* BEGIN Data extract *

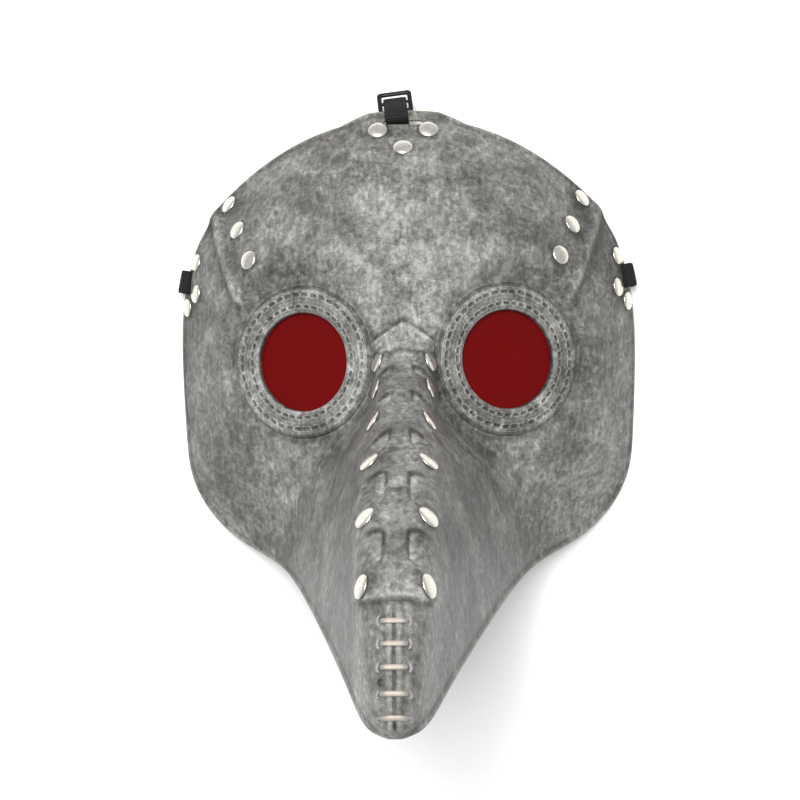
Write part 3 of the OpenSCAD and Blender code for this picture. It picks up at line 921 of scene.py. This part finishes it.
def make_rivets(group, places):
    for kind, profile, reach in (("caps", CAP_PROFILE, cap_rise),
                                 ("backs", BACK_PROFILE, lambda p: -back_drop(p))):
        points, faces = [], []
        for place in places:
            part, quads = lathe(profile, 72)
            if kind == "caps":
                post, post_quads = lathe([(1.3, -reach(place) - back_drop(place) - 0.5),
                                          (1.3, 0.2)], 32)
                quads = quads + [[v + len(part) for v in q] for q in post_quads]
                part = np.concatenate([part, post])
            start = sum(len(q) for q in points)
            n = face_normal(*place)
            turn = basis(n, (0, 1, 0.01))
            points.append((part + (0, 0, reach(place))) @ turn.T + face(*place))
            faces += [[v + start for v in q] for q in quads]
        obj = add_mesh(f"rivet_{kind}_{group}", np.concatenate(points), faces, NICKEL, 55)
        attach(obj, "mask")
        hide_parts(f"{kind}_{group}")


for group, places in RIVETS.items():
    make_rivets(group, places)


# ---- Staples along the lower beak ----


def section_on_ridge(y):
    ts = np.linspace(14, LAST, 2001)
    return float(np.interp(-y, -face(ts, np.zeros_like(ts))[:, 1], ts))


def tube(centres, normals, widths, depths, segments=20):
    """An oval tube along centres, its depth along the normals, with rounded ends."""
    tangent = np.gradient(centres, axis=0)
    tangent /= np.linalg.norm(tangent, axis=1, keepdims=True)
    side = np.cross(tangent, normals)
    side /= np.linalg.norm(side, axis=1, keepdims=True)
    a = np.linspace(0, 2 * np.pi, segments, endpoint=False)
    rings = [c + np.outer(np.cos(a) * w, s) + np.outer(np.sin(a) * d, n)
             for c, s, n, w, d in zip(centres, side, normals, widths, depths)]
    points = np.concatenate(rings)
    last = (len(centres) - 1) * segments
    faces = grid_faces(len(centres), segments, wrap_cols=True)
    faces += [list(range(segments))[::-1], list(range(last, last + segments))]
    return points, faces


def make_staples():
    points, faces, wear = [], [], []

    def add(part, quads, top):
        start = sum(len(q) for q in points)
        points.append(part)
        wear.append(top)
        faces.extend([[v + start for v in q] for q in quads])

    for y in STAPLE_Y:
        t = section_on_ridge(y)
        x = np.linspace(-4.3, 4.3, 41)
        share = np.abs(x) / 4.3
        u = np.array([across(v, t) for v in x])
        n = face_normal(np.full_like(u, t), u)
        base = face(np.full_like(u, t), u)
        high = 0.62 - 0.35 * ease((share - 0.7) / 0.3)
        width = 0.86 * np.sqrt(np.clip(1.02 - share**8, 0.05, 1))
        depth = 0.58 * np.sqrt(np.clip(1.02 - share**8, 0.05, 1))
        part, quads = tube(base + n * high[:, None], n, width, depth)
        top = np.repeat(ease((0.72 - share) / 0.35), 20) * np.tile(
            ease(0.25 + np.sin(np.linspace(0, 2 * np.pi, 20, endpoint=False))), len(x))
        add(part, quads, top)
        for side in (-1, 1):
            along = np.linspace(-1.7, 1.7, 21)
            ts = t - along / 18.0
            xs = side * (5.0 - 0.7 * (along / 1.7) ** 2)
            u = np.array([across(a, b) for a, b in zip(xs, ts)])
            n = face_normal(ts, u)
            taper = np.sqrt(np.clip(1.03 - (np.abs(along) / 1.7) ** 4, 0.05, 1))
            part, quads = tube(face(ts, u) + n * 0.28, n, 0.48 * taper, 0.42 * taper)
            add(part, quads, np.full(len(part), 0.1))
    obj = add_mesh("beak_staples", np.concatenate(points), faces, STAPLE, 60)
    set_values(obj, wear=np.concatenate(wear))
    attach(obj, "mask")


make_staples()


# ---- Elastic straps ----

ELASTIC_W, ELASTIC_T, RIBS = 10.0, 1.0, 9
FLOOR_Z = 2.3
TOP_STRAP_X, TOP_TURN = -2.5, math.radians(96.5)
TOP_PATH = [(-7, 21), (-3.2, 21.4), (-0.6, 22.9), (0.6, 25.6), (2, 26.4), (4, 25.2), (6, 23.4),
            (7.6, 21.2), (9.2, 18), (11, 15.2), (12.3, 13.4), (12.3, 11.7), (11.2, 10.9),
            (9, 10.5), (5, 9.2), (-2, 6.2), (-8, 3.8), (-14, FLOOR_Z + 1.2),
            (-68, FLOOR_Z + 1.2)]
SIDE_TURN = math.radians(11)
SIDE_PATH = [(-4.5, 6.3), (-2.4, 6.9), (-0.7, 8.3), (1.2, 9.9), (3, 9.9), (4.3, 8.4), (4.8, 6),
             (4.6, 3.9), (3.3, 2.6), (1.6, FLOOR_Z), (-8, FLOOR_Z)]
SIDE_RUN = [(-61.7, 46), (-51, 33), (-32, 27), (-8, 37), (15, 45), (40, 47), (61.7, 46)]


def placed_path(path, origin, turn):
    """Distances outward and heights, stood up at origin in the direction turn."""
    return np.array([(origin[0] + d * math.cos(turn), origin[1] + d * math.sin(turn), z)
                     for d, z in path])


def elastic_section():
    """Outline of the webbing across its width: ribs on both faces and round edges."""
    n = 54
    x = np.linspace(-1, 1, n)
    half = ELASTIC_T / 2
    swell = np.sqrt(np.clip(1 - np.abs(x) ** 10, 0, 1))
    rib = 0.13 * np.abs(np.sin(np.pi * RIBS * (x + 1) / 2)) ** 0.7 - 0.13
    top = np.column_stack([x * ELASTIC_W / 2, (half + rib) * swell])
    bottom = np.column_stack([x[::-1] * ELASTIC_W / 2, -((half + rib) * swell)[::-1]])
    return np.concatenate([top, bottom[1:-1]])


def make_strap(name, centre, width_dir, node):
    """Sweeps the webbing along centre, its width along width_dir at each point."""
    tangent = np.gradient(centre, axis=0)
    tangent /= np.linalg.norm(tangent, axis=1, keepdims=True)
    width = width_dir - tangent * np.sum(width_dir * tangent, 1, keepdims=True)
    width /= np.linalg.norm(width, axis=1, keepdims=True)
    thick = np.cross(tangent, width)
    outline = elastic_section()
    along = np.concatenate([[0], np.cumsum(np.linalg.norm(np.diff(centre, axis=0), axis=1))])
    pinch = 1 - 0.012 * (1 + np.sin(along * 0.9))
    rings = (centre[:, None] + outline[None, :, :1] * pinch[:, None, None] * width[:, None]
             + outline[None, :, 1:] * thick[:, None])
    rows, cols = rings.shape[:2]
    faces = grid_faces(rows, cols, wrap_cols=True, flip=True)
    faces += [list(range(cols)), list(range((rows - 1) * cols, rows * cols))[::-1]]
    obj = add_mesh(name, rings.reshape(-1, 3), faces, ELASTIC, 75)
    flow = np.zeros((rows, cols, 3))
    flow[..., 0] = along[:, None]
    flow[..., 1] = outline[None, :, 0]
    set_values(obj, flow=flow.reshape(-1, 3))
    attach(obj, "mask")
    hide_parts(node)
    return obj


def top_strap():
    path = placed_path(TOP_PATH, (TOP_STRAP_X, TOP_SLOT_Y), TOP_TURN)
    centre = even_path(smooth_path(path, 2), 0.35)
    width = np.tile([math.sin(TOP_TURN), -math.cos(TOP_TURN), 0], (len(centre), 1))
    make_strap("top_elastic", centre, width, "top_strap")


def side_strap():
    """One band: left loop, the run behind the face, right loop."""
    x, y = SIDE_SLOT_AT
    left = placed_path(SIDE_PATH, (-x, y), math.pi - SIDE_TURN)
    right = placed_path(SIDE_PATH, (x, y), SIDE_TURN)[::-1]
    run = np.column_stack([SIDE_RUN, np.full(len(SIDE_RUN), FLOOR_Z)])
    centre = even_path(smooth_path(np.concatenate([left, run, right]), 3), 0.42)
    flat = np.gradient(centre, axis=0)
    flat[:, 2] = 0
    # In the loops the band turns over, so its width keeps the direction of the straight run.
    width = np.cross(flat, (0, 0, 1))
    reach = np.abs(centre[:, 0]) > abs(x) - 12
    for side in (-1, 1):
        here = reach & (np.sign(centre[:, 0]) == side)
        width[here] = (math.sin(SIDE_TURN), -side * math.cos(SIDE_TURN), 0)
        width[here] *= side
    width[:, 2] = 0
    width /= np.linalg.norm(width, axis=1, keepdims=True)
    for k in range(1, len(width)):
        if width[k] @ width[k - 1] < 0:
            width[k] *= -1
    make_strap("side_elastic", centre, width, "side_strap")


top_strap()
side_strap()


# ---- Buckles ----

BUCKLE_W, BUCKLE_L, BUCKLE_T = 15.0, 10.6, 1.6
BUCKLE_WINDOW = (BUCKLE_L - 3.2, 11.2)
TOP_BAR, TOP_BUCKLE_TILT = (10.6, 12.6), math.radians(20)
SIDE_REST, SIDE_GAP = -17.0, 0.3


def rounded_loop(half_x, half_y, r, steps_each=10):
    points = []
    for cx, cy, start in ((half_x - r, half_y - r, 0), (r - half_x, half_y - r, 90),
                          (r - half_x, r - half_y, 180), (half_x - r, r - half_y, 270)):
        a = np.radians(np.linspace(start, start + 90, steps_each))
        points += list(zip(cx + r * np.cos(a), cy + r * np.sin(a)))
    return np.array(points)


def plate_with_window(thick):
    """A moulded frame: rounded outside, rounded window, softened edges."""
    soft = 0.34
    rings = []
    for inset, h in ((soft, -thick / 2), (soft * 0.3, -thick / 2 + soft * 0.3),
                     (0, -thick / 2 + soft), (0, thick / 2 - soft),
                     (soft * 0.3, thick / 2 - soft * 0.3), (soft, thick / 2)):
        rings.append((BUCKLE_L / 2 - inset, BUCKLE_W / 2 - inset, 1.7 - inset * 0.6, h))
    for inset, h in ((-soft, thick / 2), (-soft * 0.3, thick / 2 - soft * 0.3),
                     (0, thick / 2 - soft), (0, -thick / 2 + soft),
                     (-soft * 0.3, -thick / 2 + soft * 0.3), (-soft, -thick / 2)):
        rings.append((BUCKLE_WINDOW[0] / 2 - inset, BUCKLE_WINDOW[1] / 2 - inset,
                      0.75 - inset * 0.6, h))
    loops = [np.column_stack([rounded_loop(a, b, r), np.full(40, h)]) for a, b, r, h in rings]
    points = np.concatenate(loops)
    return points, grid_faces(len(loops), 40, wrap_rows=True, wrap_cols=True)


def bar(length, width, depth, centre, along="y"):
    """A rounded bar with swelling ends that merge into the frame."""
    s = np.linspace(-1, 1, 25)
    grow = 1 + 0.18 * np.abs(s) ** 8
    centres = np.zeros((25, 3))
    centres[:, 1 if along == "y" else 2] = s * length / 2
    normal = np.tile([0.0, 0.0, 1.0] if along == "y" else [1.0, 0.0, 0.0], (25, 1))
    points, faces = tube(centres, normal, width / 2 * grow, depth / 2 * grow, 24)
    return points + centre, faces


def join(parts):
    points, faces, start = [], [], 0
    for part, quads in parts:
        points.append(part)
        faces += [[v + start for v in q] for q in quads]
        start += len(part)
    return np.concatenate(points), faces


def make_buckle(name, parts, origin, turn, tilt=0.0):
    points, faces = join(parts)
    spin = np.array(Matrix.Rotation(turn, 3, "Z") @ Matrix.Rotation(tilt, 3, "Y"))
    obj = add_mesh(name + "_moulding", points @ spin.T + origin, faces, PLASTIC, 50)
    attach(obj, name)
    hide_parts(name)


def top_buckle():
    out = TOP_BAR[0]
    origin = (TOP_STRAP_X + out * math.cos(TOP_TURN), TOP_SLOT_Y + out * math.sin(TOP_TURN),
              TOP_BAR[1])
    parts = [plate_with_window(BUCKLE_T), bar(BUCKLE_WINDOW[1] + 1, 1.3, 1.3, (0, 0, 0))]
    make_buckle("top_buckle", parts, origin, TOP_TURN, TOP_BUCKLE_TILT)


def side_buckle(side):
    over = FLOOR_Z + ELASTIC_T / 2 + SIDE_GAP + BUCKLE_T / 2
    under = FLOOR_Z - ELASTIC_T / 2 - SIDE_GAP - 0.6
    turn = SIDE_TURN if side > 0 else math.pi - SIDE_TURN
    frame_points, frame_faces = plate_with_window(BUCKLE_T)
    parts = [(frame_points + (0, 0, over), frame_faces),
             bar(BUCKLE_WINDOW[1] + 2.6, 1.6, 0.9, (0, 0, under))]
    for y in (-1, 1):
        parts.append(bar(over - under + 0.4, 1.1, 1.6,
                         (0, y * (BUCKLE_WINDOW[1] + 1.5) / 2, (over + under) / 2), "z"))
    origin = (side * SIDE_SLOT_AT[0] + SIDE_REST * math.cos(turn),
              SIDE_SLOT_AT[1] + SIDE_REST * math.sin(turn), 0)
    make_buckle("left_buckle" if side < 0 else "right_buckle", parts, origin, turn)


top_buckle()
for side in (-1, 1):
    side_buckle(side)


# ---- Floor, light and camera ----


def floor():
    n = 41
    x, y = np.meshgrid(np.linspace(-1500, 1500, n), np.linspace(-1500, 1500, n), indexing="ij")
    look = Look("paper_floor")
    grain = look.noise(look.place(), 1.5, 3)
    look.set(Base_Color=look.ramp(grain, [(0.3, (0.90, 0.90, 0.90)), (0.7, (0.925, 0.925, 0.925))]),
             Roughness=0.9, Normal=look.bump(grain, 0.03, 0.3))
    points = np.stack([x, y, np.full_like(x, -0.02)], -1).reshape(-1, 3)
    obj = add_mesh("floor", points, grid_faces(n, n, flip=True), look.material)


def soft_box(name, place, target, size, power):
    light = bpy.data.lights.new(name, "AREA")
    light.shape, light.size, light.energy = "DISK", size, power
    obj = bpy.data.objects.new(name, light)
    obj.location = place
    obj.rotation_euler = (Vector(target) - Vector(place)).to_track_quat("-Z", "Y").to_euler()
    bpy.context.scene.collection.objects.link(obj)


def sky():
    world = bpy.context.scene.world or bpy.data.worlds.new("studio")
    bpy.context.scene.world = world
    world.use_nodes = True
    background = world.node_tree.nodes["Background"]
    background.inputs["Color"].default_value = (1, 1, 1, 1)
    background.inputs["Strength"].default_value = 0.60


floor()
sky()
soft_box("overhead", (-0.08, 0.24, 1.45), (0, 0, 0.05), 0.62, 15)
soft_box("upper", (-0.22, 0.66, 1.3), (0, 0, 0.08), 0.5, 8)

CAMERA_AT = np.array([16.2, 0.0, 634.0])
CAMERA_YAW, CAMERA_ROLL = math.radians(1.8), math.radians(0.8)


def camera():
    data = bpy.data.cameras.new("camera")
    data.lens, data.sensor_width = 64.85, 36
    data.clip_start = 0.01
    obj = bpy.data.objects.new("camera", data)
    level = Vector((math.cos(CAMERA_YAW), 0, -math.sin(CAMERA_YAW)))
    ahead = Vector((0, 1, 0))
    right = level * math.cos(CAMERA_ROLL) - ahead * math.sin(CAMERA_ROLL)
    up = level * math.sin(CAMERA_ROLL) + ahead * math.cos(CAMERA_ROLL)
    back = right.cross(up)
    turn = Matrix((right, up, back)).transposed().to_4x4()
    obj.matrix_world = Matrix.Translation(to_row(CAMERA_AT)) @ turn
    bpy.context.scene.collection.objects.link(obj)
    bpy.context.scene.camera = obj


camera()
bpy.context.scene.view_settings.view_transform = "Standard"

* END Data extract *

Problem statement>
Reproduce verbatim only this range: the first line of the material through the line that contains "return points, faces", inclusive.

Solution for this exercise>
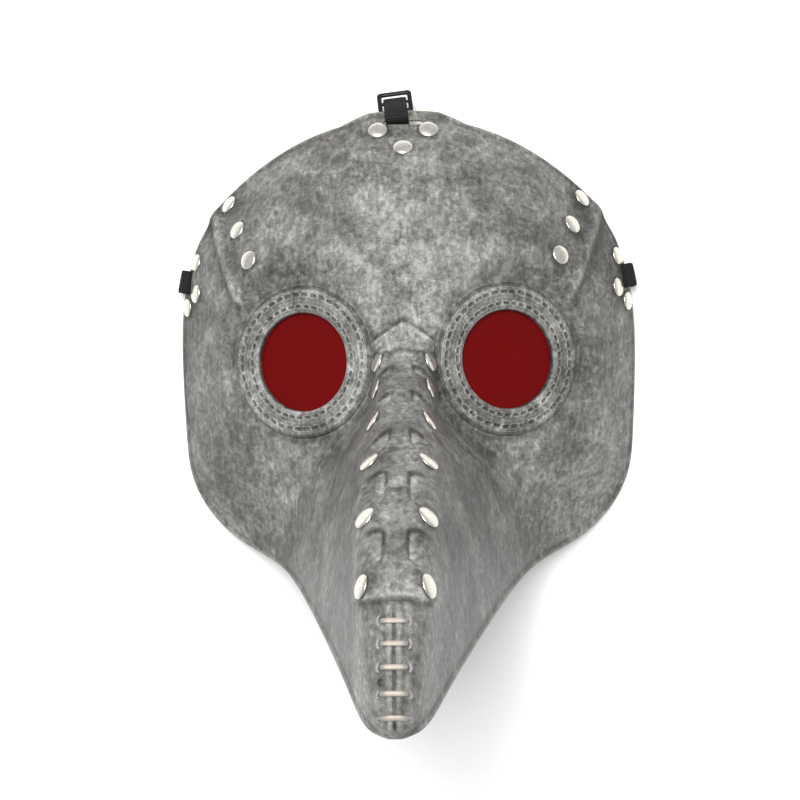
Write part 3 of the OpenSCAD and Blender code for this picture. It picks up at line 921 of scene.py. This part finishes it.
def make_rivets(group, places):
    for kind, profile, reach in (("caps", CAP_PROFILE, cap_rise),
                                 ("backs", BACK_PROFILE, lambda p: -back_drop(p))):
        points, faces = [], []
        for place in places:
            part, quads = lathe(profile, 72)
            if kind == "caps":
                post, post_quads = lathe([(1.3, -reach(place) - back_drop(place) - 0.5),
                                          (1.3, 0.2)], 32)
                quads = quads + [[v + len(part) for v in q] for q in post_quads]
                part = np.concatenate([part, post])
            start = sum(len(q) for q in points)
            n = face_normal(*place)
            turn = basis(n, (0, 1, 0.01))
            points.append((part + (0, 0, reach(place))) @ turn.T + face(*place))
            faces += [[v + start for v in q] for q in quads]
        obj = add_mesh(f"rivet_{kind}_{group}", np.concatenate(points), faces, NICKEL, 55)
        attach(obj, "mask")
        hide_parts(f"{kind}_{group}")


for group, places in RIVETS.items():
    make_rivets(group, places)


# ---- Staples along the lower beak ----


def section_on_ridge(y):
    ts = np.linspace(14, LAST, 2001)
    return float(np.interp(-y, -face(ts, np.zeros_like(ts))[:, 1], ts))


def tube(centres, normals, widths, depths, segments=20):
    """An oval tube along centres, its depth along the normals, with rounded ends."""
    tangent = np.gradient(centres, axis=0)
    tangent /= np.linalg.norm(tangent, axis=1, keepdims=True)
    side = np.cross(tangent, normals)
    side /= np.linalg.norm(side, axis=1, keepdims=True)
    a = np.linspace(0, 2 * np.pi, segments, endpoint=False)
    rings = [c + np.outer(np.cos(a) * w, s) + np.outer(np.sin(a) * d, n)
             for c, s, n, w, d in zip(centres, side, normals, widths, depths)]
    points = np.concatenate(rings)
    last = (len(centres) - 1) * segments
    faces = grid_faces(len(centres), segments, wrap_cols=True)
    faces += [list(range(segments))[::-1], list(range(last, last + segments))]
    return points, faces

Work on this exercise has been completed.